8. Quantifying the Difference¶

Real benchmarks comparing single-machine communication patterns:

Method	Latency	Throughput	Notes
TCP localhost	50-100 μs	2-5 GB/s	Full network stack
Unix socket	20-50 μs	5-10 GB/s	Kernel bypass partial
Pipe	10-30 μs	3-6 GB/s	Simple but unidirectional
Shared memory	50-200 ns	40+ GB/s	Direct memory access
ZeroIPC queue	100-150 ns	8M+ ops/s	Lock-free with ordering

The 100-1000x latency improvement isn't incremental optimization. It represents access to a different computational model.

9. Conclusion¶

For decades, distributed systems thinking has dominated how we architect multi-process applications. This made sense when processes often ran on different machines. But modern applications frequently colocate processes on single machines—for containerization, security isolation, or language interoperability.

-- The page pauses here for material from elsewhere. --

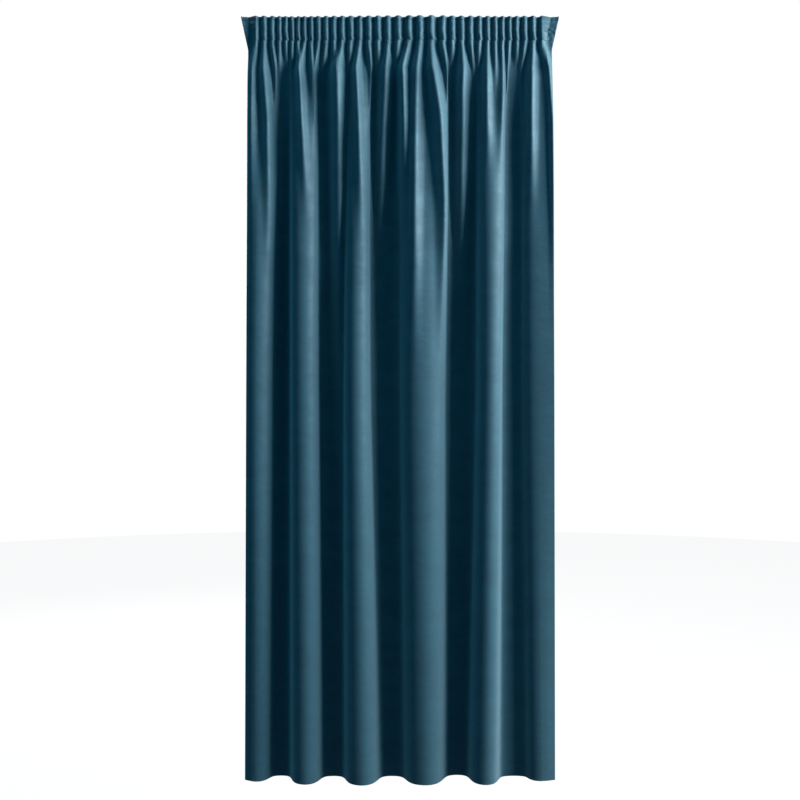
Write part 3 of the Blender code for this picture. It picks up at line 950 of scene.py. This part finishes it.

When processes share a machine, they share more than locality. They share: - A single failure domain - Bounded communication latency - Hardware-provided ordering guarantees - The ability to reference the same memory

These properties enable algorithms and performance characteristics impossible in distributed systems. By recognizing shared memory on a single machine as a distinct computational model, we can build dramatically simpler and faster systems for single-node communication.

The single-machine thesis isn't about rejecting distributed systems. It's about applying the right model to the right problem. When processes share RAM, let them share it directly.

ZeroIPC implements this thesis: a library designed specifically for single-machine IPC that embraces shared memory's unique properties rather than abstracting them away behind network-style interfaces.

References¶

Herlihy, M., & Shavit, N. (2012). The Art of Multiprocessor Programming. Morgan Kaufmann.
McKenney, P. E. (2017). Is Parallel Programming Hard, And, If So, What Can You Do About It?
Drepper, U. (2007). What Every Programmer Should Know About Memory. Red Hat.
Preshing, J. (2012). An Introduction to Lock-Free Programming. Preshing on Programming.
Lamport, L. (1979). How to Make a Multiprocessor Computer That Correctly Executes Multiprocess Programs. IEEE TC.